Before high-rise office buildings and multi-storied apartments began sprouting up in urban centers across the United States, the tallest structures there were often trees -- stalwart vestiges of a terrain yet untamed. But now, with cities becoming ever more crowded with people and concrete, those urban trees are losing ground at an alarming rate.
According to a recent study conducted by the U.S. Forest Service, some 4 million trees are disappearing from urban areas in the U.S. each year, victims of expanding swaths of pavement and rooftops. After examining forest coverage in 20 metropolitan areas, researchers determined that nearly all were shedding trees, and most were replacing them with impervious cover, dimming hopes they would be recovered.

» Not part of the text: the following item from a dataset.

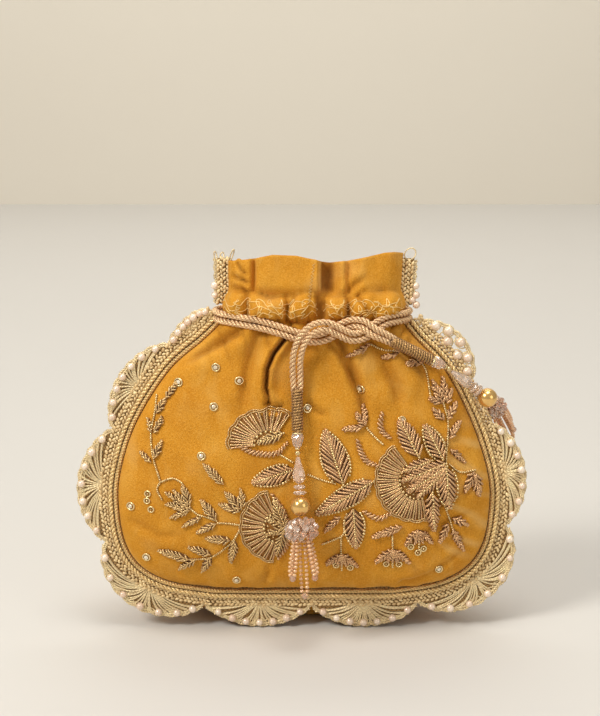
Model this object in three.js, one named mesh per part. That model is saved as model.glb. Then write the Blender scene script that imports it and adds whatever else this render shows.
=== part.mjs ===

The USDA breaks down the worst offenders:
Of the 20 cities analyzed, the greatest percentage of annual loss in tree cover occurred in New Orleans, Houston and Albuquerque. Researchers expected to find a dramatic loss of trees in New Orleans and said that it is most likely due to the devastation of Hurricane Katrina in 2005. Tree cover ranged from a high of 53.9 percent in Atlanta to a low of 9.6 percent in Denver while total impervious cover varied from 61.1 percent in New York City to 17.7 percent in Nashville. Cities with the greatest annual increase in impervious cover were Los Angeles, Houston and Albuquerque.
For Michael T. Rains, director of the Northern Research Station responsible for the urban tree analysis, healthy arboreal coverage in cities makes for much more than picturesque postcards:
“Trees are an important part of the urban landscape. They play a role in improving air and water quality and provide so many environmental and social benefits. As our Forest Service Chief says, ‘…urban trees are the hardest working trees in America.’ This research is a tremendous resource for cities of all sizes throughout the nation.”
One such benefit of urban trees cited by the Forest Service is cut and dry cost savings. According to the agency, caring for trees yields a return three times greater than cutting them down thanks to their help in reducing heating and cooling costs.
In light of the troubling loss of urban forest coverage across the country assessed in the study, researchers say that it would be much worse if it weren't for community efforts to plant trees.